## [What to work on]
Keep only those lines of the records that include the string "pose".

________

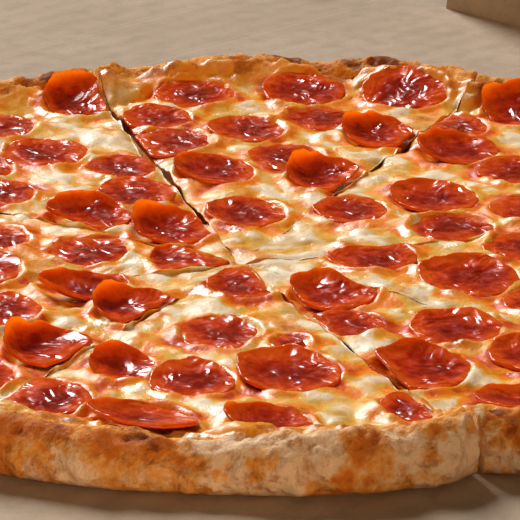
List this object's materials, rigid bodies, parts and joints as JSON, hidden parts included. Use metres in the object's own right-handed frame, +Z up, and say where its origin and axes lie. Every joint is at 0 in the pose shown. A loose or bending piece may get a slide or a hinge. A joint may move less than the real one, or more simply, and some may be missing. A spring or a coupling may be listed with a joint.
{
  "type": "pizza in its box",
  "caption": "Round pepperoni pizza cut into slices, lying in an opened corrugated cardboard box with a fold-over lid.",
  "frame": {"origin": "middle of the flat underside of the box's tray", "axes": "+Z up, +Y towards the hinged lid, +X towards the standing right-hand wall of the tray"},
  "size_m": [0.61, 1.0719, 0.0526],
  "materials": {
    "board": "matte",
    "crust": "matte",
    "cheese": "satin",
    "pepperoni": "gloss"
  },
  "bodies": {
    "tray_and_pizza": {"tray": "board", "crust_1": "crust", "crust_2": "crust", "crust_3": "crust", "crust_4": "crust", "crust_5": "crust", "crust_6": "crust", "crust_7": "crust", "crust_8": "crust", "cheese_1": "cheese", "cheese_2": "cheese", "cheese_3": "cheese", "cheese_4": "cheese", "cheese_5": "cheese", "cheese_6": "cheese", "cheese_7": "cheese", "cheese_8": "cheese", "pepperoni_1": "pepperoni", "pepperoni_2": "pepperoni", "pepperoni_3": "pepperoni", "pepperoni_4": "pepperoni", "pepperoni_5": "pepperoni", "pepperoni_6": "pepperoni", "pepperoni_7": "pepperoni", "pepperoni_8": "pepperoni", "pepperoni_9": "pepperoni", "pepperoni_10": "pepperoni", "pepperoni_11": "pepperoni", "pepperoni_12": "pepperoni", "pepperoni_13": "pepperoni", "pepperoni_14": "pepperoni", "pepperoni_15": "pepperoni", "pepperoni_16": "pepperoni", "pepperoni_17": "pepperoni", "pepperoni_18": "pepperoni", "pepperoni_19": "pepperoni", "pepperoni_20": "pepperoni", "pepperoni_21": "pepperoni", "pepperoni_22": "pepperoni", "pepperoni_23": "pepperoni", "pepperoni_24": "pepperoni", "pepperoni_25": "pepperoni", "pepperoni_26": "pepperoni", "pepperoni_27": "pepperoni", "pepperoni_28": "pepperoni", "pepperoni_29": "pepperoni", "pepperoni_30": "pepperoni", "pepperoni_31": "pepperoni", "pepperoni_32": "pepperoni", "pepperoni_33": "pepperoni", "pepperoni_34": "pepperoni", "pepperoni_35": "pepperoni", "pepperoni_36": "pepperoni", "pepperoni_37": "pepperoni", "pepperoni_38": "pepperoni", "pepperoni_39": "pepperoni", "pepperoni_40": "pepperoni"},
    "left_wall": {"left_wall": "board"},
    "rear_wall": {"rear_wall": "board"},
    "lid": {"lid": "board"}
  },
  "joints": [
    {"name": "left_wall_fold", "type": "hinge", "parent": "tray_and_pizza", "child": "left_wall", "pos_m": [-0.255, 0, 0.003], "axis": [0, 1, 0], "range_deg": [0, 90]},
    {"name": "rear_wall_fold", "type": "hinge", "parent": "tray_and_pizza", "child": "rear_wall", "pos_m": [0, 0.255, 0.003], "axis": [1, 0, 0], "range_deg": [0, 90]},
    {"name": "lid_fold", "type": "hinge", "parent": "rear_wall", "child": "lid", "pos_m": [0, 0.3054, 0.003], "axis": [1, 0, 0], "range_deg": [0, 90]}
  ]
}
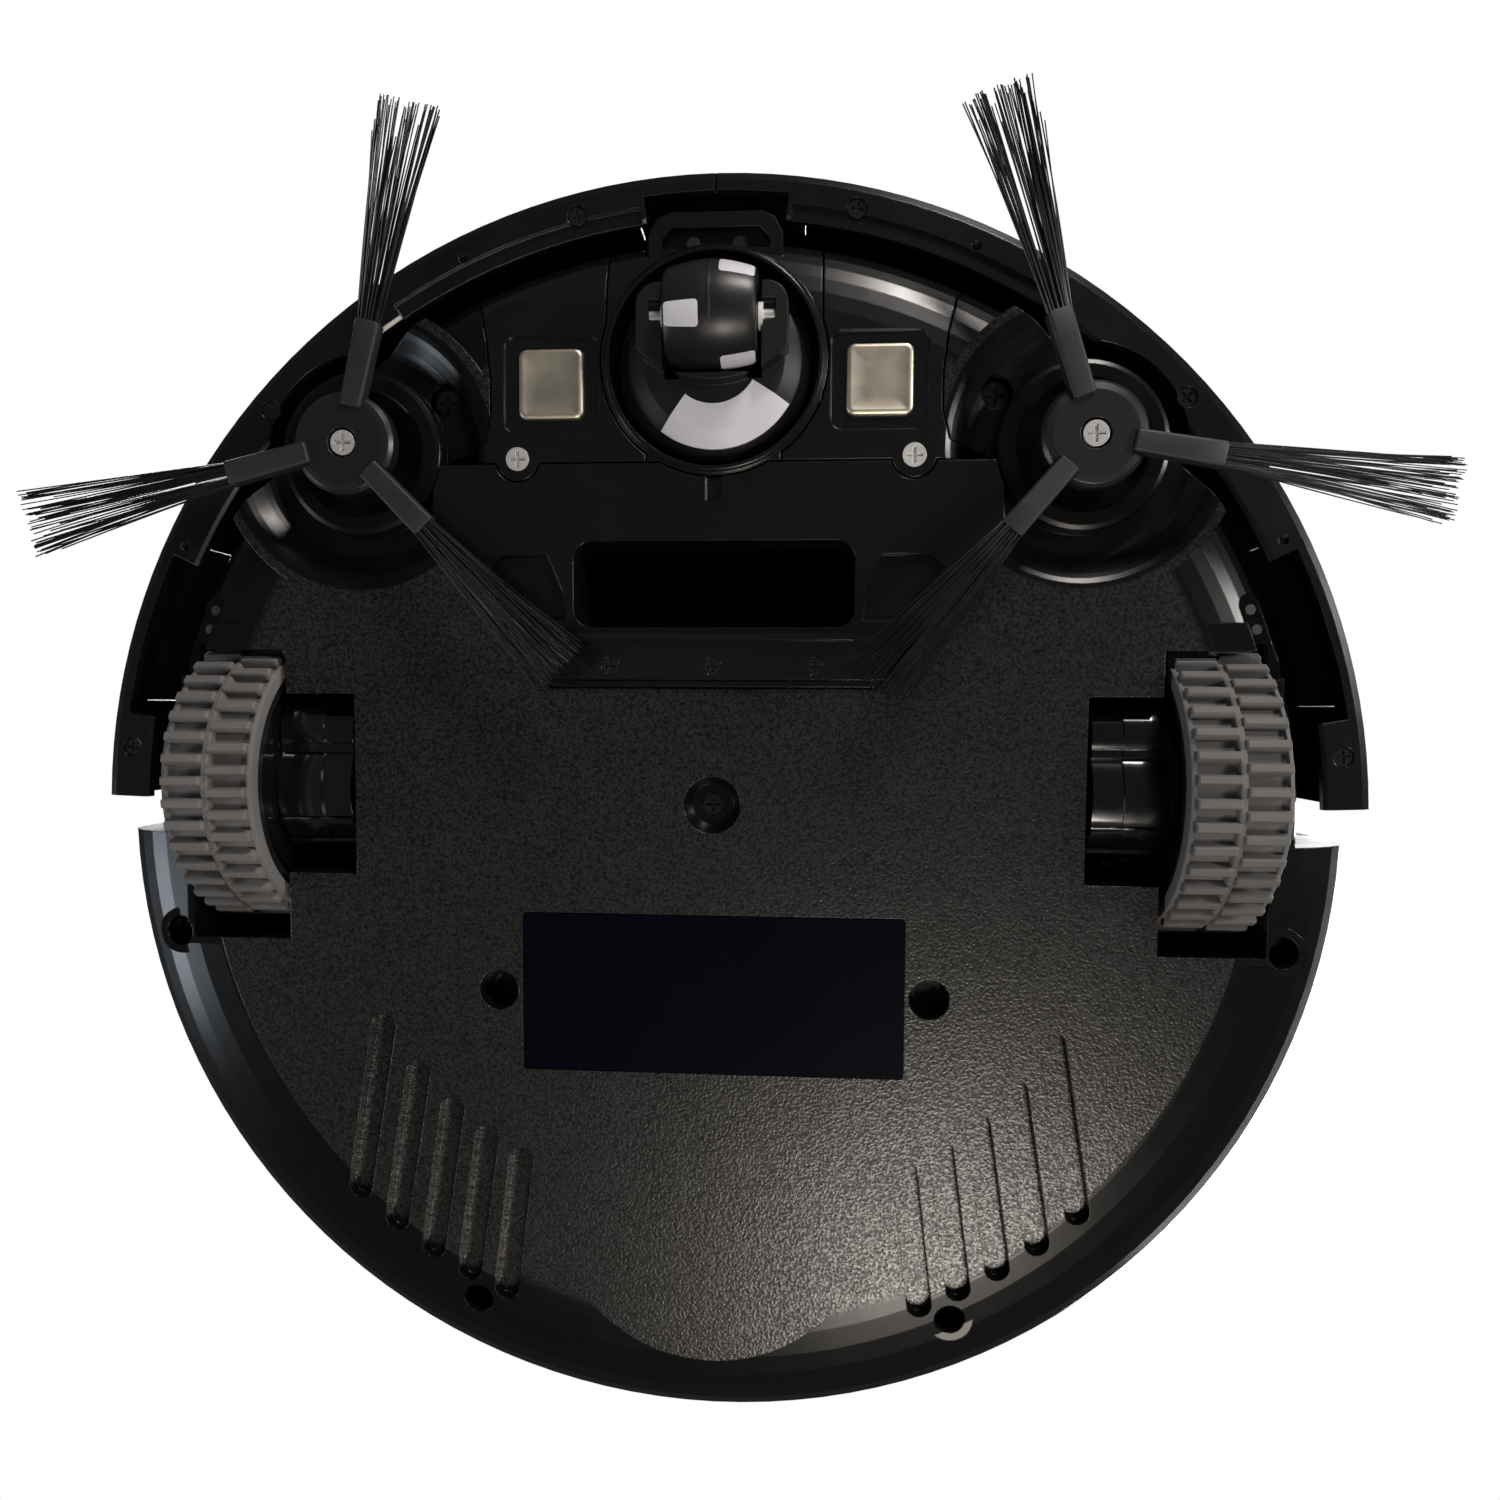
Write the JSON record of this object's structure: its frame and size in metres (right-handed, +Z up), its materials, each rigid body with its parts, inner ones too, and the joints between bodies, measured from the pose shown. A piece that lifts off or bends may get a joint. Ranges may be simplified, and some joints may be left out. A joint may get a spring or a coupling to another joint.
{
  "type": "robot vacuum",
  "caption": "Round low robot vacuum with sprung bumper, drive wheels on suspension arms, swivel caster, spinning side brushes and slide-out dust bin.",
  "frame": {"origin": "centre of the bounding box on the floor that the wheels stand on, bristle tips included", "axes": "+Z up, +Y ahead (the bumper side), +X to the machine's own right"},
  "size_m": [0.2908, 0.285, 0.083],
  "materials": {
    "black_abs": "fine moulded grain, satin",
    "housing_black": "satin",
    "gloss_black": "polished",
    "tyre_grey": "matte rubber",
    "clamp_rubber": "matte rubber",
    "bristle_nylon": "satin nylon fibres",
    "bright_steel": "zinc plated",
    "black_steel": "blackened",
    "contact_nickel": "warm nickel, satin",
    "smoked_lens": "smoked clear plastic",
    "white_plastic": "matt",
    "white_sticker": "satin film",
    "dark_label": "smooth film",
    "grey_plastic": "matt",
    "board_green": "solder mask",
    "battery_wrap": "shrink film",
    "light_guide": "translucent"
  },
  "bodies": {
    "chassis": {"bottom_chassis": "black_abs", "upper_housing": "housing_black", "top_deck": "housing_black", "top_panel": "gloss_black", "front_cover_left": "black_abs", "front_cover_right": "black_abs", "caster_socket": "black_abs", "inlet_cover": "black_abs", "inlet_blade": "clamp_rubber", "cover_screws": "bright_steel", "chassis_screws": "black_steel", "contact_plates": "contact_nickel", "label_plate": "dark_label", "front_cliff_window": "smoked_lens", "side_cliff_windows": "smoked_lens", "cliff_sensors": "white_plastic", "bumper_switches": "grey_plastic", "suspension_pins": "bright_steel", "suspension_springs": "bright_steel", "brush_motors": "grey_plastic", "fan_housing": "grey_plastic", "fan_motor": "bright_steel", "battery_pack": "battery_wrap", "main_board": "board_green", "intake_duct": "grey_plastic", "bin_bay": "grey_plastic", "light_ring": "light_guide", "ir_dome": "smoked_lens", "dc_jack": "grey_plastic"},
    "bumper": {"bumper_shell": "black_abs", "bumper_windows": "smoked_lens", "bumper_screws": "black_steel"},
    "caster": {"caster_fork": "housing_black", "caster_sticker": "white_sticker", "caster_axle": "bright_steel", "caster_bushes": "white_plastic"},
    "caster_roller": {"caster_wheel": "housing_black"},
    "arm_left": {"wheel_arm_left": "gloss_black", "wheel_motor_left": "bright_steel"},
    "arm_right": {"wheel_arm_right": "gloss_black", "wheel_motor_right": "bright_steel"},
    "wheel_left": {"tyre_left": "tyre_grey", "wheel_hub_left": "housing_black"},
    "wheel_right": {"tyre_right": "tyre_grey", "wheel_hub_right": "housing_black"},
    "brush_left": {"brush_hub_left": "housing_black", "brush_clamps_left": "clamp_rubber", "bristles_left": "bristle_nylon", "brush_screw_left": "bright_steel"},
    "brush_right": {"brush_hub_right": "housing_black", "brush_clamps_right": "clamp_rubber", "bristles_right": "bristle_nylon", "brush_screw_right": "bright_steel"},
    "fan_rotor": {"fan_impeller": "white_plastic"},
    "bin": {"dust_bin": "smoked_lens", "bin_lid": "smoked_lens", "bin_filter": "white_plastic"},
    "latch": {"bin_latch": "grey_plastic"},
    "button": {"start_button": "gloss_black"},
    "rocker": {"power_switch": "grey_plastic"}
  },
  "joints": [
    {"name": "bumper_slide", "type": "slide", "parent": "chassis", "child": "bumper", "axis": [0, -1, 0], "range_m": [0, 0.0035], "stiffness_N_per_m": 400, "springref_m": -0.004},
    {"name": "caster_swivel", "type": "hinge", "parent": "chassis", "child": "caster", "pos_m": [0, 0.09345, 0.025], "axis": [0, 0, 1], "continuous": true},
    {"name": "caster_roll", "type": "hinge", "parent": "caster", "child": "caster_roller", "pos_m": [0, 0.10095, 0.011], "axis": [1, 0, 0], "continuous": true},
    {"name": "suspension_left", "type": "hinge", "parent": "chassis", "child": "arm_left", "pos_m": [-0.091, -0.03655, 0.038], "axis": [1, 0, 0], "range_deg": [0, 11], "stiffness_Nm_per_rad": 0.6, "springref_deg": -40.11},
    {"name": "wheel_spin_left", "type": "hinge", "parent": "arm_left", "child": "wheel_left", "pos_m": [-0.1065, 0.00245, 0.033], "axis": [1, 0, 0], "continuous": true},
    {"name": "brush_spin_left", "type": "hinge", "parent": "chassis", "child": "brush_left", "pos_m": [-0.0776, 0.07505, 0.015], "axis": [0, 0, 1], "continuous": true},
    {"name": "suspension_right", "type": "hinge", "parent": "chassis", "child": "arm_right", "pos_m": [0.091, -0.03655, 0.038], "axis": [1, 0, 0], "range_deg": [0, 11], "stiffness_Nm_per_rad": 0.6, "springref_deg": -40.11},
    {"name": "wheel_spin_right", "type": "hinge", "parent": "arm_right", "child": "wheel_right", "pos_m": [0.1065, 0.00245, 0.033], "axis": [1, 0, 0], "continuous": true},
    {"name": "brush_spin_right", "type": "hinge", "parent": "chassis", "child": "brush_right", "pos_m": [0.0776, 0.07505, 0.015], "axis": [0, 0, 1], "continuous": true},
    {"name": "fan_spin", "type": "hinge", "parent": "chassis", "child": "fan_rotor", "pos_m": [0.062, -0.06755, 0.05], "axis": [1, 0, 0], "continuous": true},
    {"name": "bin_slide", "type": "slide", "parent": "chassis", "child": "bin", "axis": [0, -1, 0], "range_m": [0, 0.08]},
    {"name": "latch_press", "type": "slide", "parent": "bin", "child": "latch", "axis": [0, 1, 0], "range_m": [0, 0.0012], "stiffness_N_per_m": 600, "springref_m": -0.0012},
    {"name": "button_press", "type": "slide", "parent": "chassis", "child": "button", "axis": [0, 0, -1], "range_m": [0, 0.0012], "stiffness_N_per_m": 600, "springref_m": -0.0012},
    {"name": "rocker_tilt", "type": "hinge", "parent": "chassis", "child": "rocker", "pos_m": [0.12534, -0.04955, 0.051], "axis": [0, 0, 1], "range_deg": [0, 10]}
  ]
}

________

## [Expected output]
List this object's materials, rigid bodies, parts and joints as JSON, hidden parts included. Use metres in the object's own right-handed frame, +Z up, and say where its origin and axes lie. Every joint is at 0 in the pose shown. A loose or bending piece may get a slide or a hinge. A joint may move less than the real one, or more simply, and some may be missing. A spring or a coupling may be listed with a joint.
Write the JSON record of this object's structure: its frame and size in metres (right-handed, +Z up), its materials, each rigid body with its parts, inner ones too, and the joints between bodies, measured from the pose shown. A piece that lifts off or bends may get a joint. Ranges may be simplified, and some joints may be left out. A joint may get a spring or a coupling to another joint.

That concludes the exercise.